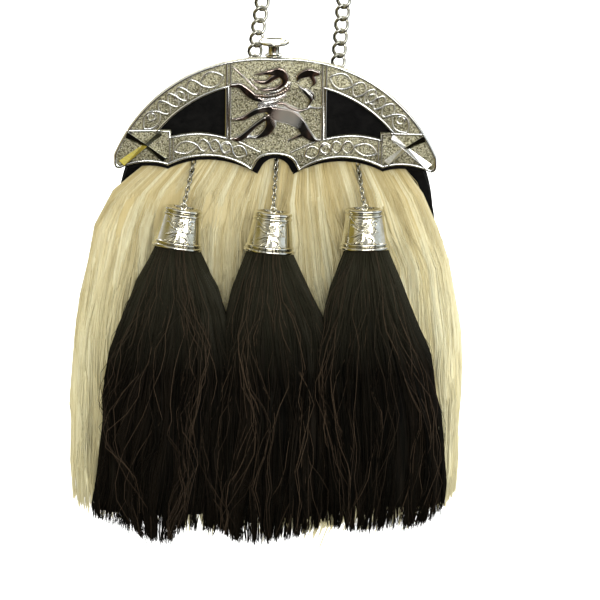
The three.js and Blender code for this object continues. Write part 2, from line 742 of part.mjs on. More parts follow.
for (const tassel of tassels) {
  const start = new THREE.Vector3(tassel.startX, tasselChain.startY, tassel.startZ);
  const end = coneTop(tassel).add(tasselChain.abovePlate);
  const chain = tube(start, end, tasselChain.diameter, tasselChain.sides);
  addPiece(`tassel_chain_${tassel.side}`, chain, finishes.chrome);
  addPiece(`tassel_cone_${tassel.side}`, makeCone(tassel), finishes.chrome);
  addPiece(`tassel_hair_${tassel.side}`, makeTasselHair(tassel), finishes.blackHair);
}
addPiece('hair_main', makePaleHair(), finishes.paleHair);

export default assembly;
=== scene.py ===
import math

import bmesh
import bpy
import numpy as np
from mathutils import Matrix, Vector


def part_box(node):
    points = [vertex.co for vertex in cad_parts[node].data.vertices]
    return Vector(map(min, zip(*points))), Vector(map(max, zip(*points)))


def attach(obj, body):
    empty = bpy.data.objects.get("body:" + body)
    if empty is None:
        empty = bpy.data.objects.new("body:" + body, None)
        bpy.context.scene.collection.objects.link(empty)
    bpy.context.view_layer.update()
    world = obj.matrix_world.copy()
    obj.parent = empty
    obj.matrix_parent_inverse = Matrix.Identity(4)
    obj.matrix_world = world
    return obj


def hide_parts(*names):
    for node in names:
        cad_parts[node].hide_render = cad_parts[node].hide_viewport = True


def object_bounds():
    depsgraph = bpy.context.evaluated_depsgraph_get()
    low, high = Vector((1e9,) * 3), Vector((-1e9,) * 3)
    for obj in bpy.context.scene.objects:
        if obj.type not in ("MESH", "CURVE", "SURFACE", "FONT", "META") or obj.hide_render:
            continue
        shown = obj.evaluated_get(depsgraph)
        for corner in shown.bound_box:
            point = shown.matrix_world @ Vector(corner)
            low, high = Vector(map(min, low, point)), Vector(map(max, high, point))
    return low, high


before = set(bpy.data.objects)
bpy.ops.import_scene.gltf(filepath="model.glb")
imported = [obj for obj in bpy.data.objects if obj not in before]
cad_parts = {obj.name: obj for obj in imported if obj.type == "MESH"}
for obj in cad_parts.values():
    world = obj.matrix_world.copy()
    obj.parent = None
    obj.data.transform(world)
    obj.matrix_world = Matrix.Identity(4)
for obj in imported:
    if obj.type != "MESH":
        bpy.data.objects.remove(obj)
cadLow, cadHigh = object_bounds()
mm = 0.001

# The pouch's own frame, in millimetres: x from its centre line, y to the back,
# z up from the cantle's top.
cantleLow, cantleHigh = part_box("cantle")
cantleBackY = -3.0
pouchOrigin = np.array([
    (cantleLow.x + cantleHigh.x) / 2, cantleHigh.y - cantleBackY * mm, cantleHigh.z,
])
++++
» Direction: Go through the material above line by line and copy it exactly.

» Result:
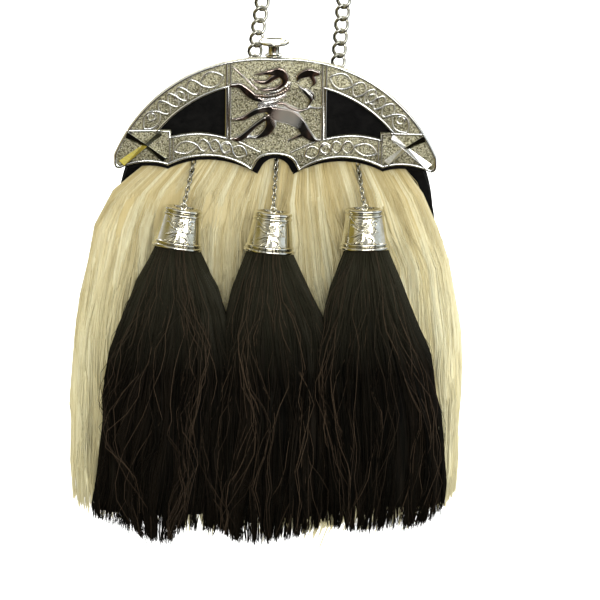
The three.js and Blender code for this object continues. Write part 2, from line 742 of part.mjs on. More parts follow.
for (const tassel of tassels) {
  const start = new THREE.Vector3(tassel.startX, tasselChain.startY, tassel.startZ);
  const end = coneTop(tassel).add(tasselChain.abovePlate);
  const chain = tube(start, end, tasselChain.diameter, tasselChain.sides);
  addPiece(`tassel_chain_${tassel.side}`, chain, finishes.chrome);
  addPiece(`tassel_cone_${tassel.side}`, makeCone(tassel), finishes.chrome);
  addPiece(`tassel_hair_${tassel.side}`, makeTasselHair(tassel), finishes.blackHair);
}
addPiece('hair_main', makePaleHair(), finishes.paleHair);

export default assembly;
=== scene.py ===
import math

import bmesh
import bpy
import numpy as np
from mathutils import Matrix, Vector


def part_box(node):
    points = [vertex.co for vertex in cad_parts[node].data.vertices]
    return Vector(map(min, zip(*points))), Vector(map(max, zip(*points)))


def attach(obj, body):
    empty = bpy.data.objects.get("body:" + body)
    if empty is None:
        empty = bpy.data.objects.new("body:" + body, None)
        bpy.context.scene.collection.objects.link(empty)
    bpy.context.view_layer.update()
    world = obj.matrix_world.copy()
    obj.parent = empty
    obj.matrix_parent_inverse = Matrix.Identity(4)
    obj.matrix_world = world
    return obj


def hide_parts(*names):
    for node in names:
        cad_parts[node].hide_render = cad_parts[node].hide_viewport = True


def object_bounds():
    depsgraph = bpy.context.evaluated_depsgraph_get()
    low, high = Vector((1e9,) * 3), Vector((-1e9,) * 3)
    for obj in bpy.context.scene.objects:
        if obj.type not in ("MESH", "CURVE", "SURFACE", "FONT", "META") or obj.hide_render:
            continue
        shown = obj.evaluated_get(depsgraph)
        for corner in shown.bound_box:
            point = shown.matrix_world @ Vector(corner)
            low, high = Vector(map(min, low, point)), Vector(map(max, high, point))
    return low, high


before = set(bpy.data.objects)
bpy.ops.import_scene.gltf(filepath="model.glb")
imported = [obj for obj in bpy.data.objects if obj not in before]
cad_parts = {obj.name: obj for obj in imported if obj.type == "MESH"}
for obj in cad_parts.values():
    world = obj.matrix_world.copy()
    obj.parent = None
    obj.data.transform(world)
    obj.matrix_world = Matrix.Identity(4)
for obj in imported:
    if obj.type != "MESH":
        bpy.data.objects.remove(obj)
cadLow, cadHigh = object_bounds()
mm = 0.001

# The pouch's own frame, in millimetres: x from its centre line, y to the back,
# z up from the cantle's top.
cantleLow, cantleHigh = part_box("cantle")
cantleBackY = -3.0
pouchOrigin = np.array([
    (cantleLow.x + cantleHigh.x) / 2, cantleHigh.y - cantleBackY * mm, cantleHigh.z,
])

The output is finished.